Recorded data:
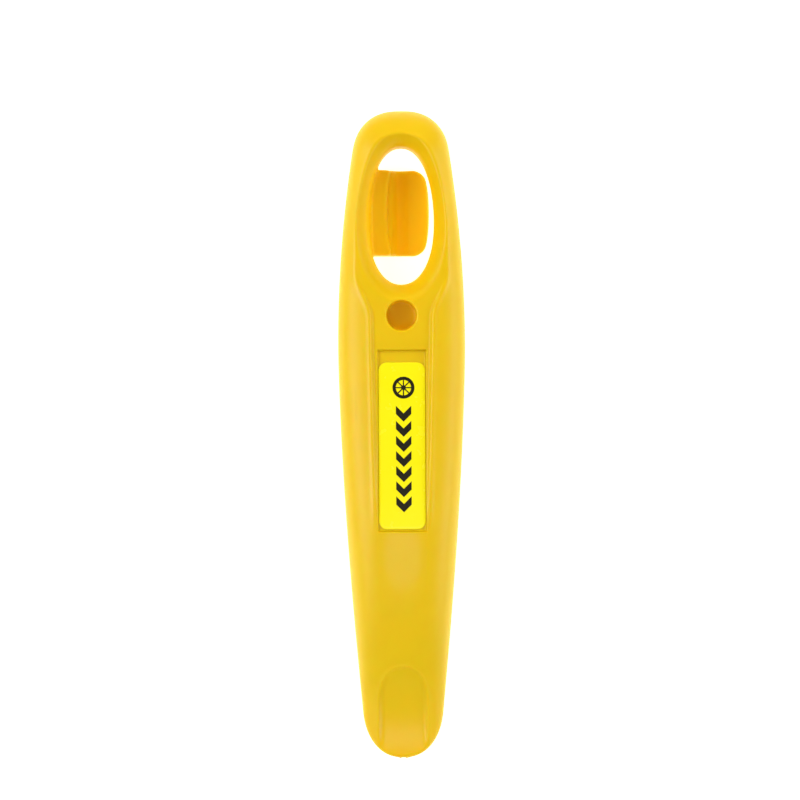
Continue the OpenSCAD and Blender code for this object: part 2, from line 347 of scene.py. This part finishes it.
def body_distance(points):
    """Signed distance outside the whole moulding at an array of points, in millimetres."""
    x, y, z = points[:, 0], points[:, 1], points[:, 2]
    d = hull_distance(x, y, z)
    d = larger(d, STEEPNESS * (z - panel(x, y)), PANEL_EDGE)
    d = d - bead(x, y) * (z > parting(y) + 3)
    d = larger(d, STEEPNESS * (z - scoop(x, y)), SCOOP_EDGE)
    d = d - scoop_lip(x, y) * blend(0.2, 1.0, z - parting(y))
    d = larger(d, -window_distance(x, y), WINDOW_EDGE)
    pocket = np.maximum(np.maximum(np.abs(x) - POCKET_HALF, POCKET_FLOOR - z),
                        np.maximum(y - POCKET_TOP_Y, POCKET_END_Y - y))
    d = larger(d, -pocket, POCKET_EDGE)
    from_socket = np.hypot(x - SOCKET[0], y - SOCKET[1])
    socket = larger(from_socket - SOCKET_RADIUS, SOCKET_FLOOR - z, SOCKET_CORNER)
    d = larger(d, -socket, SOCKET_EDGE)
    d = larger(d, -core_distance(x, y, z), CORE_EDGE)
    peg = larger(from_socket - PEG_RADIUS, np.maximum(PEG_END - z, z - BACK_HEIGHT - 1), PEG_EDGE)
    d = smaller(d, peg, PEG_FILLET)
    hook = np.full(x.shape, FAR_AWAY)
    margin = HOOK_HALF_LENGTH + 2
    near = (np.abs(y - GROOVE[1]) < margin) & (z < BACK_HEIGHT + 4) & (x < HOOK_TIP_X + 2)
    hook[near] = hook_distance(x[near], y[near], z[near])
    return smaller(d, hook, HOOK_FILLET)


# ---------------------------------------------------------------- meshes
VOXEL = 0.305           # step of the grid, in millimetres
SLAB = 40               # rows of the grid worked out at a time
OUTSIDE = 3.0           # the field's value beyond the grid


def field_grid():
    """The distance field sampled on a regular grid, with the place of its first sample."""
    low, high = BODY_LOW - 3 * VOXEL, BODY_HIGH + 3 * VOXEL
    high[2] += CROWN_TOP - BODY_HIGH[2]
    counts = np.ceil((high - low) / VOXEL).astype(int)
    axes = [low[i] + VOXEL * np.arange(counts[i]) for i in range(3)]
    field = np.empty(counts, np.float32)
    for start in range(0, counts[1], SLAB):
        part = axes[1][start:start + SLAB]
        mesh = np.stack(np.meshgrid(axes[0], part, axes[2], indexing="ij"), -1).reshape(-1, 3)
        field[:, start:start + SLAB] = body_distance(mesh).reshape(counts[0], len(part), counts[2])
    return field, low


def field_slope(points, step=0.02):
    """The distance field's slope at an array of points, from differences over a short step."""
    slope = np.empty_like(points)
    for axis in range(3):
        offset = np.zeros(3)
        offset[axis] = step
        slope[:, axis] = (body_distance(points + offset) - body_distance(points - offset)) / (2 * step)
    return slope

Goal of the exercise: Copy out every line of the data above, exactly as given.

Result:
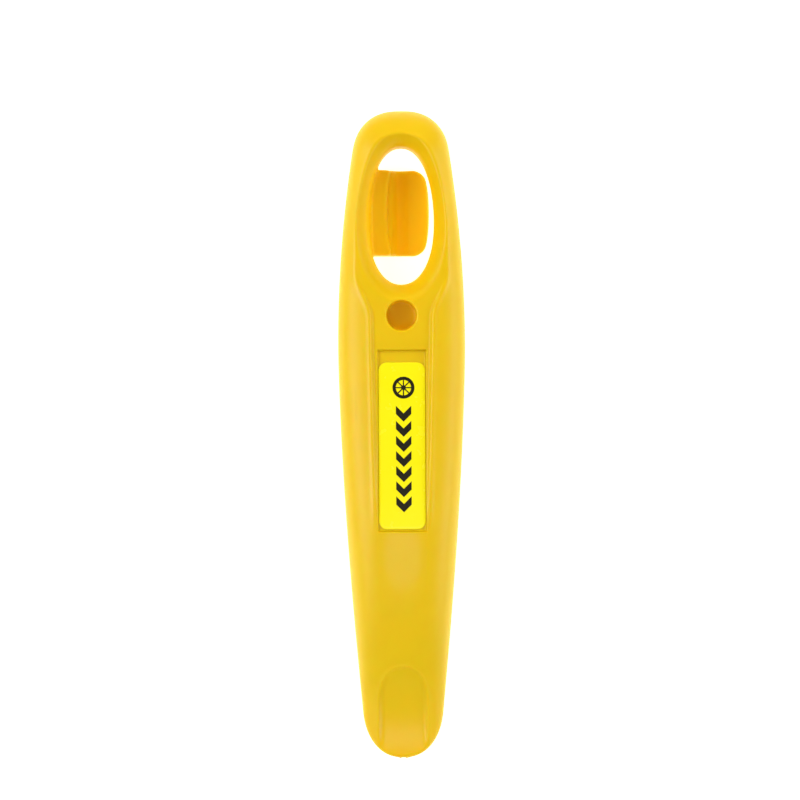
Continue the OpenSCAD and Blender code for this object: part 2, from line 347 of scene.py. This part finishes it.
def body_distance(points):
    """Signed distance outside the whole moulding at an array of points, in millimetres."""
    x, y, z = points[:, 0], points[:, 1], points[:, 2]
    d = hull_distance(x, y, z)
    d = larger(d, STEEPNESS * (z - panel(x, y)), PANEL_EDGE)
    d = d - bead(x, y) * (z > parting(y) + 3)
    d = larger(d, STEEPNESS * (z - scoop(x, y)), SCOOP_EDGE)
    d = d - scoop_lip(x, y) * blend(0.2, 1.0, z - parting(y))
    d = larger(d, -window_distance(x, y), WINDOW_EDGE)
    pocket = np.maximum(np.maximum(np.abs(x) - POCKET_HALF, POCKET_FLOOR - z),
                        np.maximum(y - POCKET_TOP_Y, POCKET_END_Y - y))
    d = larger(d, -pocket, POCKET_EDGE)
    from_socket = np.hypot(x - SOCKET[0], y - SOCKET[1])
    socket = larger(from_socket - SOCKET_RADIUS, SOCKET_FLOOR - z, SOCKET_CORNER)
    d = larger(d, -socket, SOCKET_EDGE)
    d = larger(d, -core_distance(x, y, z), CORE_EDGE)
    peg = larger(from_socket - PEG_RADIUS, np.maximum(PEG_END - z, z - BACK_HEIGHT - 1), PEG_EDGE)
    d = smaller(d, peg, PEG_FILLET)
    hook = np.full(x.shape, FAR_AWAY)
    margin = HOOK_HALF_LENGTH + 2
    near = (np.abs(y - GROOVE[1]) < margin) & (z < BACK_HEIGHT + 4) & (x < HOOK_TIP_X + 2)
    hook[near] = hook_distance(x[near], y[near], z[near])
    return smaller(d, hook, HOOK_FILLET)


# ---------------------------------------------------------------- meshes
VOXEL = 0.305           # step of the grid, in millimetres
SLAB = 40               # rows of the grid worked out at a time
OUTSIDE = 3.0           # the field's value beyond the grid


def field_grid():
    """The distance field sampled on a regular grid, with the place of its first sample."""
    low, high = BODY_LOW - 3 * VOXEL, BODY_HIGH + 3 * VOXEL
    high[2] += CROWN_TOP - BODY_HIGH[2]
    counts = np.ceil((high - low) / VOXEL).astype(int)
    axes = [low[i] + VOXEL * np.arange(counts[i]) for i in range(3)]
    field = np.empty(counts, np.float32)
    for start in range(0, counts[1], SLAB):
        part = axes[1][start:start + SLAB]
        mesh = np.stack(np.meshgrid(axes[0], part, axes[2], indexing="ij"), -1).reshape(-1, 3)
        field[:, start:start + SLAB] = body_distance(mesh).reshape(counts[0], len(part), counts[2])
    return field, low


def field_slope(points, step=0.02):
    """The distance field's slope at an array of points, from differences over a short step."""
    slope = np.empty_like(points)
    for axis in range(3):
        offset = np.zeros(3)
        offset[axis] = step
        slope[:, axis] = (body_distance(points + offset) - body_distance(points - offset)) / (2 * step)
    return slope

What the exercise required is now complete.